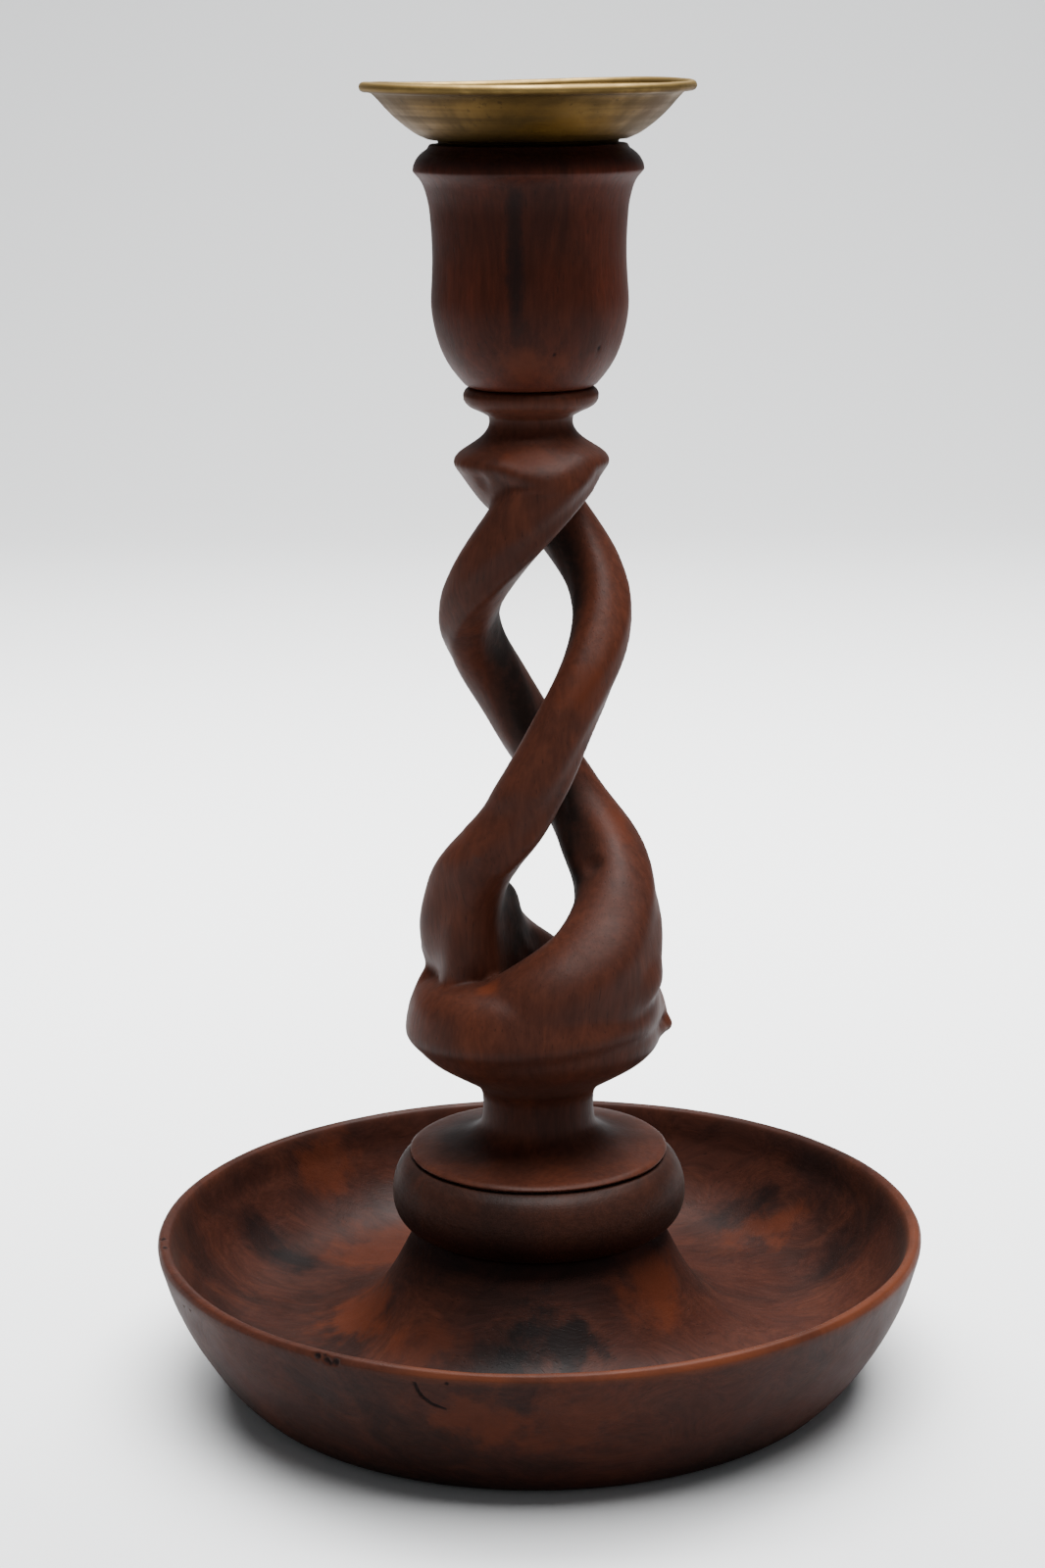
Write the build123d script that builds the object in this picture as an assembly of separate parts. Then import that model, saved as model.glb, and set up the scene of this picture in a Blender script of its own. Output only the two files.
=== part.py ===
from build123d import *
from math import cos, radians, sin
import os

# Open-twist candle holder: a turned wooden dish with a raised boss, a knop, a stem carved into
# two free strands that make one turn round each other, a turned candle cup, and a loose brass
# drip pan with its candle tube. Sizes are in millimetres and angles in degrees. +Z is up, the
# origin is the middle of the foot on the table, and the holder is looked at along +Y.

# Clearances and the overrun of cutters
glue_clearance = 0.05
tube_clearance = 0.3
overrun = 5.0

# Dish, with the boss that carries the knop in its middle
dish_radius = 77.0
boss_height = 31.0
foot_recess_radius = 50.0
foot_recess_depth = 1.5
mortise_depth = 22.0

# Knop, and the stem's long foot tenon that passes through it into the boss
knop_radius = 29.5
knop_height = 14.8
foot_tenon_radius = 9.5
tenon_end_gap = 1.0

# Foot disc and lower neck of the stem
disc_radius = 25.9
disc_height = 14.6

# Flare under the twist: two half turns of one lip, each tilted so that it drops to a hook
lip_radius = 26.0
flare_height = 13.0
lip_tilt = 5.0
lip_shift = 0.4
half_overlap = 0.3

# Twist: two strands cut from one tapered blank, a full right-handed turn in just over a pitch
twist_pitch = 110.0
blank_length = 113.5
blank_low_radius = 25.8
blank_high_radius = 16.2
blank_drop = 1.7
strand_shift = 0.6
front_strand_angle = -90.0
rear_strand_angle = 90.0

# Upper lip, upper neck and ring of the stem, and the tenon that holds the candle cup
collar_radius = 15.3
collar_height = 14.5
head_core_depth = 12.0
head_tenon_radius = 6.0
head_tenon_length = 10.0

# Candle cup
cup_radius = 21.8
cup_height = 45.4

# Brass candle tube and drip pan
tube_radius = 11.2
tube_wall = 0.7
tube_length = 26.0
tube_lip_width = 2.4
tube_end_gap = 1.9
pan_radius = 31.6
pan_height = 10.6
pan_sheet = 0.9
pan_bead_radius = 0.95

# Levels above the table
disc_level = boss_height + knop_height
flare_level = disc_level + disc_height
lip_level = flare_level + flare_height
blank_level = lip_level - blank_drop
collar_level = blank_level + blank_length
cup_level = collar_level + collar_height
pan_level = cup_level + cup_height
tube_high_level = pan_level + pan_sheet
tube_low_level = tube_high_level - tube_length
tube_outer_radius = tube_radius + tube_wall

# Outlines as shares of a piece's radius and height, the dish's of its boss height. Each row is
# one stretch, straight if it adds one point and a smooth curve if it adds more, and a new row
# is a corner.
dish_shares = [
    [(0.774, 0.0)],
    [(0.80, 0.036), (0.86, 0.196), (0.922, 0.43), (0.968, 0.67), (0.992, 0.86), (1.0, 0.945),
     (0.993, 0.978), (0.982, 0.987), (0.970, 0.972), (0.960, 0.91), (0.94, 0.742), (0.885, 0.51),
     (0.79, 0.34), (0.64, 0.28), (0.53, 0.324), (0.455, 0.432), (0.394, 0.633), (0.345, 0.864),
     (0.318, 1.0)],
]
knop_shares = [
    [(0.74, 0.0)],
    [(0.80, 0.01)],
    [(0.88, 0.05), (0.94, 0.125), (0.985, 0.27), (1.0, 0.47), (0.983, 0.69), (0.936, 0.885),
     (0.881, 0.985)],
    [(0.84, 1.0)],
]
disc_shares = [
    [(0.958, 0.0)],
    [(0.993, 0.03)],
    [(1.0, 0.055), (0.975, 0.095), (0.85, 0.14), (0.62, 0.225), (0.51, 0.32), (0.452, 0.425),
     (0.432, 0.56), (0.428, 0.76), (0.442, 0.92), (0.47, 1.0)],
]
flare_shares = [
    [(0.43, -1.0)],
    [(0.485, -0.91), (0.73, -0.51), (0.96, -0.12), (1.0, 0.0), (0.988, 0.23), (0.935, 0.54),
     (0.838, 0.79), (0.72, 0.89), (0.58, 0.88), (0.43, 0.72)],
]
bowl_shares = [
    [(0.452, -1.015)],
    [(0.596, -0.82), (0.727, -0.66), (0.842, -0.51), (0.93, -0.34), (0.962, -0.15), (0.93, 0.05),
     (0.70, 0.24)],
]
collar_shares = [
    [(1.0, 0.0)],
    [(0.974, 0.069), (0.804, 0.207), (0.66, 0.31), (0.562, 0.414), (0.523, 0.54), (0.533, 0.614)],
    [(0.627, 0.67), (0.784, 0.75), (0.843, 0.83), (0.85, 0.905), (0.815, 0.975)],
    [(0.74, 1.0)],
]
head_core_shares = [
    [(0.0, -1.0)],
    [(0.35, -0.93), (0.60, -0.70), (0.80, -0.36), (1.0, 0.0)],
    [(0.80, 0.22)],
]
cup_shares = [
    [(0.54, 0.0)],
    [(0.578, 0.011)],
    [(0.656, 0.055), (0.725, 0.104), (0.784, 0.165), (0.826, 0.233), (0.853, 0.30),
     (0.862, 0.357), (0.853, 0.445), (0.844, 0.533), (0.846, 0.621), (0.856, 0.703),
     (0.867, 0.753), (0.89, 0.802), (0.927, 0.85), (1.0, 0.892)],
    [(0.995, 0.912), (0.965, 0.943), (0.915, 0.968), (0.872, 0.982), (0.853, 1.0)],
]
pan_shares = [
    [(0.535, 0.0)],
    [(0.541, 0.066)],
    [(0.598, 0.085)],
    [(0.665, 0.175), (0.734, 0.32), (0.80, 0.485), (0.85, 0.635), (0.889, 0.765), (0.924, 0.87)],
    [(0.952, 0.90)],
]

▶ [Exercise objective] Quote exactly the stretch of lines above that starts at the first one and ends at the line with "cup_height = 45.4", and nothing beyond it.

▶ [Answer to this problem]
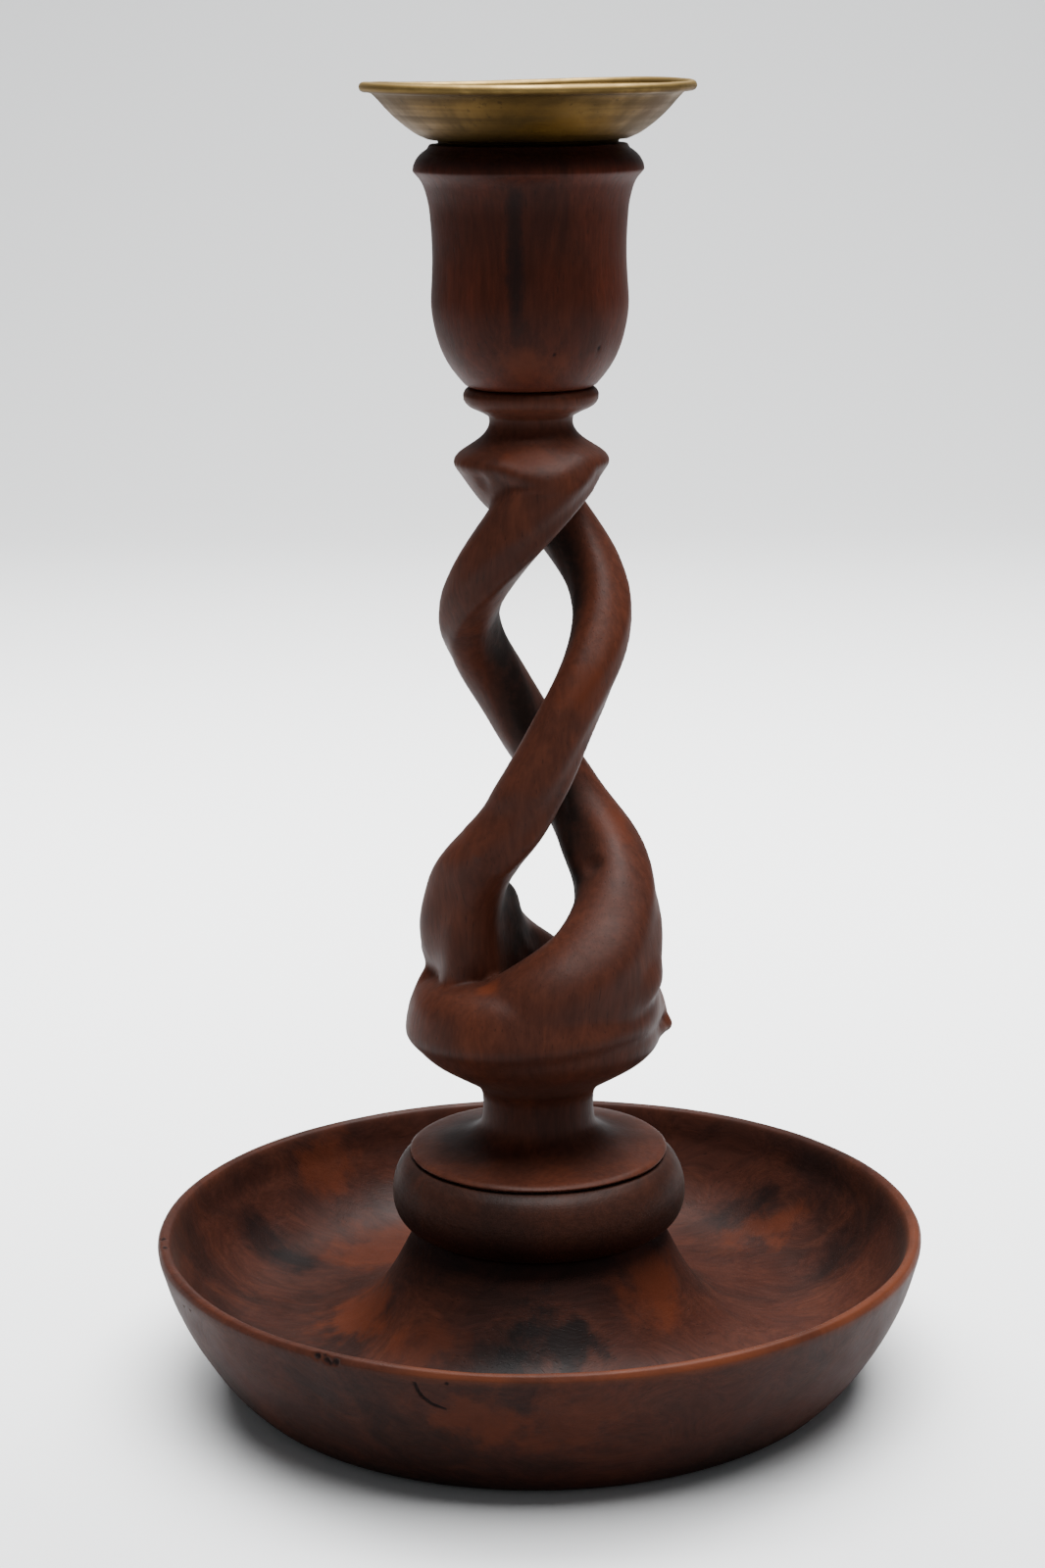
Write the build123d script that builds the object in this picture as an assembly of separate parts. Then import that model, saved as model.glb, and set up the scene of this picture in a Blender script of its own. Output only the two files.
=== part.py ===
from build123d import *
from math import cos, radians, sin
import os

# Open-twist candle holder: a turned wooden dish with a raised boss, a knop, a stem carved into
# two free strands that make one turn round each other, a turned candle cup, and a loose brass
# drip pan with its candle tube. Sizes are in millimetres and angles in degrees. +Z is up, the
# origin is the middle of the foot on the table, and the holder is looked at along +Y.

# Clearances and the overrun of cutters
glue_clearance = 0.05
tube_clearance = 0.3
overrun = 5.0

# Dish, with the boss that carries the knop in its middle
dish_radius = 77.0
boss_height = 31.0
foot_recess_radius = 50.0
foot_recess_depth = 1.5
mortise_depth = 22.0

# Knop, and the stem's long foot tenon that passes through it into the boss
knop_radius = 29.5
knop_height = 14.8
foot_tenon_radius = 9.5
tenon_end_gap = 1.0

# Foot disc and lower neck of the stem
disc_radius = 25.9
disc_height = 14.6

# Flare under the twist: two half turns of one lip, each tilted so that it drops to a hook
lip_radius = 26.0
flare_height = 13.0
lip_tilt = 5.0
lip_shift = 0.4
half_overlap = 0.3

# Twist: two strands cut from one tapered blank, a full right-handed turn in just over a pitch
twist_pitch = 110.0
blank_length = 113.5
blank_low_radius = 25.8
blank_high_radius = 16.2
blank_drop = 1.7
strand_shift = 0.6
front_strand_angle = -90.0
rear_strand_angle = 90.0

# Upper lip, upper neck and ring of the stem, and the tenon that holds the candle cup
collar_radius = 15.3
collar_height = 14.5
head_core_depth = 12.0
head_tenon_radius = 6.0
head_tenon_length = 10.0

# Candle cup
cup_radius = 21.8
cup_height = 45.4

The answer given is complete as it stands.